MAM applications are mostly concerned with ingest, deliver, sharing and ultimately archiving, specifically large media files such as high quality video and other digital material destined for secure, long-term preservation. It should include functionality for handling media through its full life cycle from ingest through to archive, including delivery.

Because the original MAM systems were developed for broadcast, such as Dalet’s Galaxy, until recently they have tended to be broadcast-specific and fairly expensive. But more recent MAM examples such as Cantemo Portal and CatDV are flexible enough to support post production, general content producers and other media based workflows as well as broadcast, at a lower cost with more scalability in functionality and size. Cantemo Portal, for example, can be scaled up in terms of tools by purchasing apps, and out to accommodate more users.

Customising Management

A great deal of value can be gained by using a MAM system as a front-end to an archive system. As content is completed, it is ingested into the MAM and archived. The MAM can then be used to search, find and verify that a particular file is what the user wants. Only then is the restoration process started. Integration of this type not only helps retrieve the right data for a specific use, it also can be designed to move data into the optimum tier.

Data-eMAM-UI

Steve is most excited about the current interest in merging PAM and MAM functions, mainly due to the fact that the cloud and internet generally are making it possible to involve a much wider scope of users. “A hybrid category also exists here as well because some MAM products today are starting to overlap into production with tools that add value for content creatives,” he said.
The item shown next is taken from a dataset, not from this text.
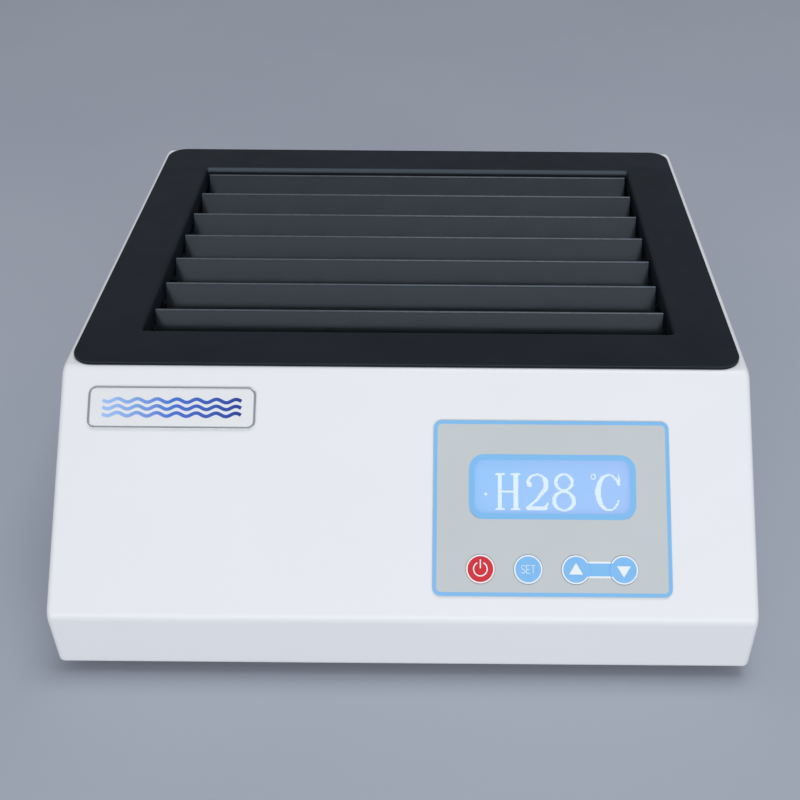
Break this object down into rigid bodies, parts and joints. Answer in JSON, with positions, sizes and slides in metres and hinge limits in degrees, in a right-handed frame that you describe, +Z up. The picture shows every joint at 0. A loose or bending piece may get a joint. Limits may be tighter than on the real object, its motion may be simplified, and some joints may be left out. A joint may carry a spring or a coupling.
{
  "type": "dry block heater",
  "caption": "Bench dry heater with a sloping control face and a black heated well crossed by leaning aluminium fins that hold rows of glass slides.",
  "frame": {"origin": "middle of the footprint, on the surface that the feet stand on", "axes": "+X to the right seen from the front, +Y to the back, +Z up"},
  "size_m": [0.3062, 0.31, 0.1115],
  "materials": {
    "enamel": "white powder coat, semi-gloss with a faint orange peel",
    "black_coat": "fine matt black powder coat",
    "black_anodised": "black anodised, satin",
    "zinc_steel": "zinc-plated sheet",
    "zinc_fastener": "bright zinc plate",
    "rivet": "dark anodised rivets",
    "silicone": "red-brown silicone rubber",
    "aluminium_sheet": "mill finish",
    "insulation": "ceramic fibre pad",
    "probe_steel": "drawn stainless tube",
    "black_plastic": "moulded black plastic, fine spark texture",
    "membrane": "printed polyester overlay, light grey with a blue border",
    "window": "clear polyester window with a printed blue frame",
    "lcd": "backlit blue display with white figures",
    "circuit_board": "green solder mask",
    "key_red": "red printed key with a white ring",
    "key_blue": "light blue printed key with a white ring",
    "nameplate_metal": "satin metal plate with a polished rim",
    "terminal_plastic": "green moulded plastic",
    "cable_grey": "grey cable jacket",
    "wire_sleeve": "insulated wire in brown, blue, green and yellow, and fibreglass white",
    "pin_brass": "plated brass",
    "fuse_glass": "glass tube with metal caps",
    "foot_rubber": "black rubber"
  },
  "bodies": {
    "chassis": {"housing_cover": "enamel", "base_tray": "zinc_steel", "rear_panel": "enamel", "top_panel": "black_coat", "panel_nuts": "zinc_fastener", "tray_gasket": "silicone", "heating_tray": "black_anodised", "fin_1": "black_anodised", "fin_2": "black_anodised", "fin_3": "black_anodised", "fin_4": "black_anodised", "fin_5": "black_anodised", "fin_6": "black_anodised", "fin_7": "black_anodised", "fin_rivets": "rivet", "heater_mat": "silicone", "clamp_plate": "aluminium_sheet", "insulation_pad": "insulation", "heat_shield": "zinc_steel", "shield_pillars": "zinc_fastener", "shield_screws": "zinc_fastener", "temperature_sensor": "probe_steel", "sensor_clip": "aluminium_sheet", "thermal_cutout": "black_plastic", "membrane_panel": "membrane", "lcd_window": "window", "lcd_module": "lcd", "display_board": "circuit_board", "tact_switches": "black_plastic", "display_pillars": "zinc_fastener", "display_screws": "zinc_fastener", "nameplate": "nameplate_metal", "control_board": "circuit_board", "transformer": "black_plastic", "relay": "black_plastic", "terminal_block": "terminal_plastic", "control_pillars": "zinc_fastener", "control_screws": "zinc_fastener", "display_cable": "cable_grey", "mains_wires": "wire_sleeve", "heater_leads": "wire_sleeve", "sensor_lead": "wire_sleeve", "inlet_socket": "black_plastic", "inlet_pins": "pin_brass", "inlet_screws": "zinc_fastener", "switch_housing": "black_plastic", "earth_stud": "pin_brass", "earth_nut": "pin_brass", "rubber_feet": "foot_rubber", "foot_screws": "zinc_fastener", "foot_nuts": "zinc_fastener", "cover_screws": "zinc_fastener", "rear_screws": "zinc_fastener"},
    "key_power": {"key_power": "key_red"},
    "key_set": {"key_set": "key_blue"},
    "key_up": {"key_up": "key_blue"},
    "key_down": {"key_down": "key_blue"},
    "power_rocker": {"power_rocker": "black_plastic"},
    "fuse_drawer": {"fuse_drawer": "black_plastic", "fuse": "fuse_glass"}
  },
  "joints": [
    {"name": "key_power_press", "type": "slide", "parent": "chassis", "child": "key_power", "axis": [0, 0.6836, -0.7298], "range_m": [0, 0.0004], "stiffness_N_per_m": 1500, "springref_m": -0.001},
    {"name": "key_set_press", "type": "slide", "parent": "chassis", "child": "key_set", "axis": [0, 0.6836, -0.7298], "range_m": [0, 0.0004], "stiffness_N_per_m": 1500, "springref_m": -0.001},
    {"name": "key_up_press", "type": "slide", "parent": "chassis", "child": "key_up", "axis": [0, 0.6836, -0.7298], "range_m": [0, 0.0004], "stiffness_N_per_m": 1500, "springref_m": -0.001},
    {"name": "key_down_press", "type": "slide", "parent": "chassis", "child": "key_down", "axis": [0, 0.6836, -0.7298], "range_m": [0, 0.0004], "stiffness_N_per_m": 1500, "springref_m": -0.001},
    {"name": "power_switch_rock", "type": "hinge", "parent": "chassis", "child": "power_rocker", "pos_m": [0.04, 0.148, 0.041], "axis": [-1, 0, 0], "range_deg": [0, 22]},
    {"name": "fuse_drawer_slide", "type": "slide", "parent": "chassis", "child": "fuse_drawer", "axis": [0, 1, 0], "range_m": [0, 0.018]}
  ]
}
“At the same time, some PAM functions are capable of external access, delivery and content sharing beyond the production’s creators. Some MAM products are also being developed that add panels to the UIs of integrated NLE software so that an editor can search for stock footage, word documents or spreadsheets stored in the MAM without leaving the editor.”

A Hybrid System

An example of a hybrid PAM/MAM system demonstrated at the workshop is eMAM Vault. The software combines DAM functions, transcoding and LTO library management into a scalable system with one eMAM browser interface that manages storage, processing and archive. Users can search and preview media using online proxies, while the original high resolution content is secured in an LTO archive. High speed transcoding generates the formats the organization uses for its work, and delivers the files to editing systems, playout servers, websites, mobile devices and so on.
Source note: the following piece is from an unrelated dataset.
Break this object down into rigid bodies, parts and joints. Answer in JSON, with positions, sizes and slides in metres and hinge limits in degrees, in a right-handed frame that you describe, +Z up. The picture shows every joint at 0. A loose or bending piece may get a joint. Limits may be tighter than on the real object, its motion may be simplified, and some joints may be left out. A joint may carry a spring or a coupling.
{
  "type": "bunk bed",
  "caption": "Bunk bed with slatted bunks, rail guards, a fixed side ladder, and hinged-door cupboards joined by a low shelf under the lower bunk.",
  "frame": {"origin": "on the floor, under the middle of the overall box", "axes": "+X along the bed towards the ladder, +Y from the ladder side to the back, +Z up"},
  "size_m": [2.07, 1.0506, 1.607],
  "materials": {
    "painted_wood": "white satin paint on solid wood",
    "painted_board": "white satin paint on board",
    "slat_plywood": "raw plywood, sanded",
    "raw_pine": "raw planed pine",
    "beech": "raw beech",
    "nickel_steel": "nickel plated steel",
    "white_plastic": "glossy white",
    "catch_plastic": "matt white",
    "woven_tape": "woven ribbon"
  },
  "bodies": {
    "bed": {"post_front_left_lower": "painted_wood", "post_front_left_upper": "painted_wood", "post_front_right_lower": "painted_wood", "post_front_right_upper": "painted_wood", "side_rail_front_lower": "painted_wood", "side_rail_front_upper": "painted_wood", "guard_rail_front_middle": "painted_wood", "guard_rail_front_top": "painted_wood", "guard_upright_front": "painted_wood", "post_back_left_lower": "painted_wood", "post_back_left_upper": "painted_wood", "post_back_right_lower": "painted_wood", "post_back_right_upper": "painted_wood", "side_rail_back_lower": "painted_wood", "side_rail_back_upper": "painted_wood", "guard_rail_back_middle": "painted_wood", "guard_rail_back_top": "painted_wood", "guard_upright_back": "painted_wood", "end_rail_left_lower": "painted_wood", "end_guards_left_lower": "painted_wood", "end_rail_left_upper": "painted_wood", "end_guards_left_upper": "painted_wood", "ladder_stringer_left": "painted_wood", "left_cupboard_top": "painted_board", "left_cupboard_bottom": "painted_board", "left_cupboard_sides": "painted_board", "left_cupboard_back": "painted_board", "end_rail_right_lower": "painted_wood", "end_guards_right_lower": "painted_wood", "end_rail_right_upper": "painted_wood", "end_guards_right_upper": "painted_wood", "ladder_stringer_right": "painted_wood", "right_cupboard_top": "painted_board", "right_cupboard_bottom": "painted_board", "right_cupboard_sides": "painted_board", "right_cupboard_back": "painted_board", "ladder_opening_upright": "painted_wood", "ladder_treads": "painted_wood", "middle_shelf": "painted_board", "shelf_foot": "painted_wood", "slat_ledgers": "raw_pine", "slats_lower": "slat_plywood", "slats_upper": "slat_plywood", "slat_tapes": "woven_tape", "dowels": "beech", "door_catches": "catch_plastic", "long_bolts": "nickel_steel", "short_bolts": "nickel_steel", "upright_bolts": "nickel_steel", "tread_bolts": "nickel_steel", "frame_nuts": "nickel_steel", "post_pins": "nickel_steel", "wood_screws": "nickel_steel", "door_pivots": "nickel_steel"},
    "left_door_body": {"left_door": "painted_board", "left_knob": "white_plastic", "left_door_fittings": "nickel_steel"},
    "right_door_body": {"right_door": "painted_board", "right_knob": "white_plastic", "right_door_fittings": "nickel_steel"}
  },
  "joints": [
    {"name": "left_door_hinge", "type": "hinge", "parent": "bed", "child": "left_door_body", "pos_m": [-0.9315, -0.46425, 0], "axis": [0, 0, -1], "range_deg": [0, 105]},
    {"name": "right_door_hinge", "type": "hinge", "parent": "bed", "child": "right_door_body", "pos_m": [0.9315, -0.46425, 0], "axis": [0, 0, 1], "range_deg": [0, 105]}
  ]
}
Nearline and archived content can be accessed from any web browser, and searched through a search engine that uses embedded and customized metadata. Downloads and other functions can be restricted with permissions. Basic workflow tools support online collaboration and review, rough cuts, approvals and so on.

eMAM Vault is made for M&E companies, corporate marketing and communications organisations, and houses of worship. Larger enterprise and workgroup versions add servers, external review and approval, a timeline and some other functions and can be managed through Adobe Anywhere or Premiere Pro. But all versions have on-premise and cloud storage support, internal transcoding, and archive software to control online and offline LTO tapes.